Points \(B, O, D\) are collinear and points \(C, O, A\) are collinear. So \(\angle BOC\) and \(\angle COD\) form a linear pair.
\[\angle BOC + \angle COD = 180^\circ\]
Given \(\angle BOC = 125^\circ\):
\[125^\circ + \angle COD = 180^\circ \Rightarrow \angle COD = 55^\circ\]
So,
\[\angle DOC = 55^\circ.\]
Step 2: Find \(\angle DCO\).
In \(\triangle ODC\):
\[\angle CDO + \angle DOC + \angle DCO = 180^\circ\]
Given \(\angle CDO = 70^\circ\) and \(\angle DOC = 55^\circ\):
\[70^\circ + 55^\circ + \angle DCO = 180^\circ\]
\[125^\circ + \angle DCO = 180^\circ \Rightarrow \angle DCO = 55^\circ\]
Step 3: Find \(\angle OAB\).
The lines through \(D\) and \(C\) are parallel to the lines through \(A\) and \(B\) (top and bottom horizontal lines are parallel). Also, \(A, O, C\) are collinear and \(B\) lies on the line parallel to \(DC\).
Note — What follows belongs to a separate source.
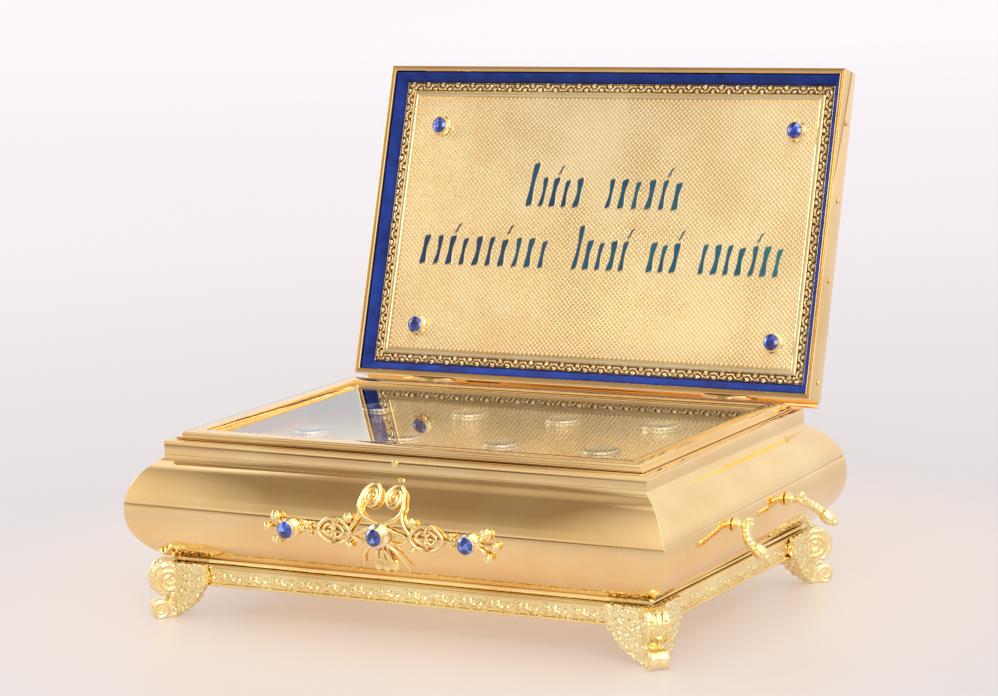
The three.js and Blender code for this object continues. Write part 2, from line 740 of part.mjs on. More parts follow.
function strokePlaces() {
  const places = [];
  for (const { y, words } of STROKE_ROWS) {
    for (const [start, end, firstHeight] of words) {
      const count = Math.round((end - start) / STROKE_PITCH);
      for (let i = 0; i < count; i += 1) {
        const x = start + ((i + 0.5) * (end - start)) / count;
        places.push({ x, y, height: i === 0 ? firstHeight : STROKE_HEIGHT });
      }
    }
  }
  return places;
}

// The panel's face looks down when the lid is closed. A border, a fillet and the strokes stand on it.
function lidPanel() {
  const inset = LID_WALL + VELVET_WIDTH + 0.2;
  const [x, y] = [LID_HALF_X - inset, LID_HALF_Y - inset];
  const faceZ = LID_RIM_Z + PANEL_DEPTH;
  const pieces = [slab(-x, x, -y, y, faceZ, faceZ + PANEL_THICK)];
  pieces.push(frameRing([
    [-BORDER_WIDTH, faceZ + 0.3],
    [-BORDER_WIDTH, faceZ - 0.3],
    [-BORDER_WIDTH - 0.5, faceZ - 0.6],
    [-BORDER_WIDTH - FILLET_WIDTH + 0.5, faceZ - 0.6],
    [-BORDER_WIDTH - FILLET_WIDTH, faceZ - 0.3],
    [-BORDER_WIDTH - FILLET_WIDTH, faceZ + 0.3],
  ], x, y));
  for (const stroke of strokePlaces()) {
    const bar = slab(-STROKE_WIDTH / 2, STROKE_WIDTH / 2, -stroke.height, 0, -0.4, 0.3);
    const slant = new THREE.Matrix4().makeShear(0, 0, -STROKE_SLANT, 0, 0, 0);
    pieces.push(bar.applyMatrix4(slant).translate(stroke.x, stroke.y, faceZ));
  }
  return join(pieces);
}

function lidStonePlaces() {
  const places = [];
  for (const up of [-1, 1]) {
    for (const side of [-1, 1]) {
      places.push([side * LID_STONE_X + LID_STONE_SHIFT, -up * LID_STONE_Y + LID_STONE_LOW]);
    }
  }
  return places;
}

// ---- The casket ----

const names = new Set();

function piece(parent, name, geometry, material, place = [0, 0, 0]) {
  if (names.has(name)) throw new Error(`two pieces are called ${name}`);
  names.add(name);
  const mesh = new THREE.Mesh(geometry, material);
  mesh.name = name;
  mesh.position.set(...place);
  parent.add(mesh);
  return mesh;
}

const group = new THREE.Group();
const casket = new THREE.Group();
casket.position.y = SHIFT_Y;
group.add(casket);

piece(casket, 'body_shell', bodyShell(), POLISHED);
piece(casket, 'base_moulding', baseMoulding(), CAST);
piece(casket, 'base_plinth', basePlinth(), CHASED);

const CORNERS = [
  ['back_right', 1, 1, 0],
  ['back_left', -1, 1, 90],
  ['front_left', -1, -1, 180],
  ['front_right', 1, -1, 270],
];
for (const [where, sx, sy, turn] of CORNERS) {
  const foot = piece(casket, `foot_${where}`, footGeometry(), CAST, [sx * HALF_X, sy * HALF_Y, 0]);
  foot.rotation.z = turn * DEG;
}

piece(casket, 'glass_frame', glassFrame(), POLISHED);
piece(casket, 'glass_pane', glassPane(), GLASS);
piece(casket, 'relic_plate', relicPlate(), CHASED);
capsulePlaces().forEach(([x, y], i) => {
  piece(casket, `relic_glass_${i + 1}`, capsuleGlass(), GLASS, [x, y, PLATE_TOP_Z]);
});

piece(casket, 'front_ornament', frontOrnament(), CAST);
const bezelFootY = -(HALF_Y + BELLY_REACH + 2 * GAP + ORNAMENT_THICK);
const frontHeight = FRONT_REACH + bezelFootY;
for (const [where, side, footRadius] of [['left', -1, 5.4], ['middle', 0, 6.4], ['right', 1, 5.4]]) {
  const x = side * FRONT_STONE_X;
  const cup = bezel(footRadius, frontHeight).rotateX(Math.PI / 2);
  piece(casket, `front_bezel_${where}`, cup, CAST, [x, bezelFootY, FRONT_STONE_Z]);
  const gem = stone().rotateX(Math.PI / 2);
  piece(casket, `front_stone_${where}`, gem, STONE, [x, -FRONT_REACH, FRONT_STONE_Z]);
}

for (const [end, sx] of [['right', 1], ['left', -1]]) {
  for (const [where, sy] of [['front', -1], ['back', 1]]) {
    const seat = [sx * (HALF_X + BELLY_REACH), sy * ARM_Y, BELLY_Z];
    piece(casket, `arm_${end}_${where}`, armAt(sx, sy), CAST, seat);
  }
}

const rivet = turned([[0, 0], [1.9, 0], [1.4, 0.9], [0, 1.1]], 8).rotateX(Math.PI / 2);
piece(casket, 'rim_rivet', rivet, POLISHED, [0, -HALF_Y - GAP, (RIM_Z + BAND_FOOT_Z) / 2 + 0.8]);

// The lid turns about its hinge axis from the closed pose, where its pieces are drawn.
const turningLid = new THREE.Group();
turningLid.position.set(0, AXIS_Y, AXIS_Z);
turningLid.rotation.x = -LID_OPEN;
casket.add(turningLid);
const lid = new THREE.Group();
lid.position.set(0, -AXIS_Y, -AXIS_Z);
turningLid.add(lid);

piece(lid, 'lid_shell', lidShell(), POLISHED);
piece(lid, 'lid_velvet', lidVelvet(), VELVET);
piece(lid, 'lid_panel', lidPanel(), CHASED);

const lidBezelZ = LID_RIM_Z + PANEL_DEPTH - GAP;
lidStonePlaces().forEach(([x, y], i) => {
  piece(lid, `lid_bezel_${i + 1}`, bezel(5.9, LID_BEZEL_HEIGHT).rotateX(Math.PI), CAST, [x, y, lidBezelZ]);
  const gem = stone().rotateX(Math.PI);
  piece(lid, `lid_stone_${i + 1}`, gem, STONE, [x, y, lidBezelZ - LID_BEZEL_HEIGHT]);
});

for (const [end, sx] of [['left', -1], ['right', 1]]) {
  piece(casket, `hinge_leaf_body_${end}`, bodyLeaf(), POLISHED, [sx * HINGE_X, 0, 0]);
  const pin = rodAlongX(PIN_RADIUS, -HINGE_LENGTH / 2 - 0.5, HINGE_LENGTH / 2 + 0.5, 0, 0, 8);
  piece(casket, `hinge_pin_${end}`, pin, POLISHED, [sx * HINGE_X, AXIS_Y, AXIS_Z]);
  piece(lid, `hinge_leaf_lid_${end}`, lidLeaf(), POLISHED, [sx * HINGE_X, 0, 0]);
}

// Four small screws in each end wall of the lid: distance in from the hinge side.
[10.6, 68.6, 114.5, 159.3].forEach((fromHinge, i) => {
  for (const [end, sx] of [['left', -1], ['right', 1]]) {
    const head = turned([[0, 0], [1.7, 0], [1.4, 0.7], [0, 0.7]], 8).rotateY((sx * Math.PI) / 2);
    const place = [sx * (LID_HALF_X + GAP), LID_HALF_Y - fromHinge, LID_RIM_Z + 9];
    piece(lid, `lid_screw_${end}_${i + 1}`, head, POLISHED, place);
  }
});

export default group;
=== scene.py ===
import json
from math import atan2, cos, dist, hypot, pi, radians, sin, sqrt

import bmesh
import bpy
from mathutils import Matrix, Vector, noise


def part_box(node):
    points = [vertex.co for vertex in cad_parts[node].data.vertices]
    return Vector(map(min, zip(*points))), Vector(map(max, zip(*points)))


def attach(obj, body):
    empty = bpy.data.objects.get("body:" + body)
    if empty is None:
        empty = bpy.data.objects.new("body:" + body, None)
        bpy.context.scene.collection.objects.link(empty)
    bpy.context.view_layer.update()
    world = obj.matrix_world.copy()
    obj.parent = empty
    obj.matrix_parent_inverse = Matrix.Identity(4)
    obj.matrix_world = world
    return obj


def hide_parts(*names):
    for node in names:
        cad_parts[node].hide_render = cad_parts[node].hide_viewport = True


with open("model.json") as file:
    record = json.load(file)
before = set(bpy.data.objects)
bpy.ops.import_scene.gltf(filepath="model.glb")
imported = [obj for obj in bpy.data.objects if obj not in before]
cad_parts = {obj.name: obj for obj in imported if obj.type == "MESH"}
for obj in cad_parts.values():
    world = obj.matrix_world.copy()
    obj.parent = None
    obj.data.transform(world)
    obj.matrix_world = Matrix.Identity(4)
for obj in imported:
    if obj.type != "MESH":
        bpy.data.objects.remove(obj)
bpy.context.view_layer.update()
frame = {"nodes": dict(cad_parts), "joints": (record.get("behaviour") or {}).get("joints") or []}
scene = bpy.context.scene


def turned(degrees, axis):
    return Matrix.Rotation(radians(degrees), 4, axis)


def placed(x, y, z, degrees, axis):
    return Matrix.Translation((x, y, z)) @ turned(degrees, axis)


# Every shape below is drawn in millimetres about the middle of the rim, with the floor at z = 0 and
# the lid closed. BODY and LID carry it into the row frame.
MM = 0.001
body_low, body_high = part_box("body_shell")
hinge = frame["joints"][0]
pivot = Vector(hinge["pos_m"])
BODY = Matrix.Translation((0, (body_low.y + body_high.y) / 2, 0)) @ Matrix.Diagonal((MM, MM, MM, 1))
LID = Matrix.Translation(pivot) @ turned(-hinge["range_deg"][1], "X")
LID = LID @ Matrix.Translation(-pivot) @ BODY

# The source's own measures: gaps, half widths, heights above the floor and the hinge line.
GAP = 0.3
HALF_X = 150
HALF_Y = 95
RIM_Z = 99
BAND_FOOT_Z = 91.2
BELLY_Z = 62
BELLY_REACH = 17.4
BODY_FOOT_Z = 34.4
BODY_WALL = 1.6
LID_HALF_X = 150.2
LID_HALF_Y = 94.5
LID_RIM_Z = RIM_Z + GAP
PANEL_FACE_Z = LID_RIM_Z + 7.4
PANEL_X = LID_HALF_X - 8.5
PANEL_Y = LID_HALF_Y - 8.5
FIELD_X = PANEL_X - 8.5
FIELD_Y = PANEL_Y - 8.5
AXIS_Y = 99.7
AXIS_Z = 98.1

# ---- Camera, floor and light ----

CAMERA_PLACE = (916.17, -1549.91, 447.64)
CAMERA_LEFT, CAMERA_DOWN, CAMERA_ROLL = 30.28, 9.65, -2.49
CAMERA_LENS = 119.43


def add_camera():
    camera = bpy.data.objects.new("camera", bpy.data.cameras.new("camera"))
    camera.data.lens = CAMERA_LENS
    camera.data.clip_start, camera.data.clip_end = 0.05, 60
    turn = turned(CAMERA_LEFT, "Z") @ turned(90 - CAMERA_DOWN, "X") @ turned(CAMERA_ROLL, "Z")
    camera.matrix_world = Matrix.Translation(BODY @ Vector(CAMERA_PLACE)) @ turn
    scene.collection.objects.link(camera)
    scene.camera = camera


def add_softbox(name, place, aim, size, power, colour, mirrored_in_gold):
    light = bpy.data.lights.new(name, "AREA")
    light.shape = "RECTANGLE"
    light.size, light.size_y = size
    light.energy = power
    light.color = colour
    lamp = bpy.data.objects.new(name, light)
    lamp.location = place
    lamp.rotation_euler = (Vector(aim) - Vector(place)).to_track_quat("-Z", "Y").to_euler()
    lamp.visible_glossy = mirrored_in_gold
    scene.collection.objects.link(lamp)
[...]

Thus, angle \(\angle OAB\) (between \(AO\) and \(AB\)) equals angle between \(CO\) and \(CD\):
\[\angle OAB = \angle OCD = \angle DCO = 55^\circ\]
Conclusion:
\[\angle DOC = 55^\circ, \quad \angle DCO = 55^\circ, \quad \angle OAB = 55^\circ.\]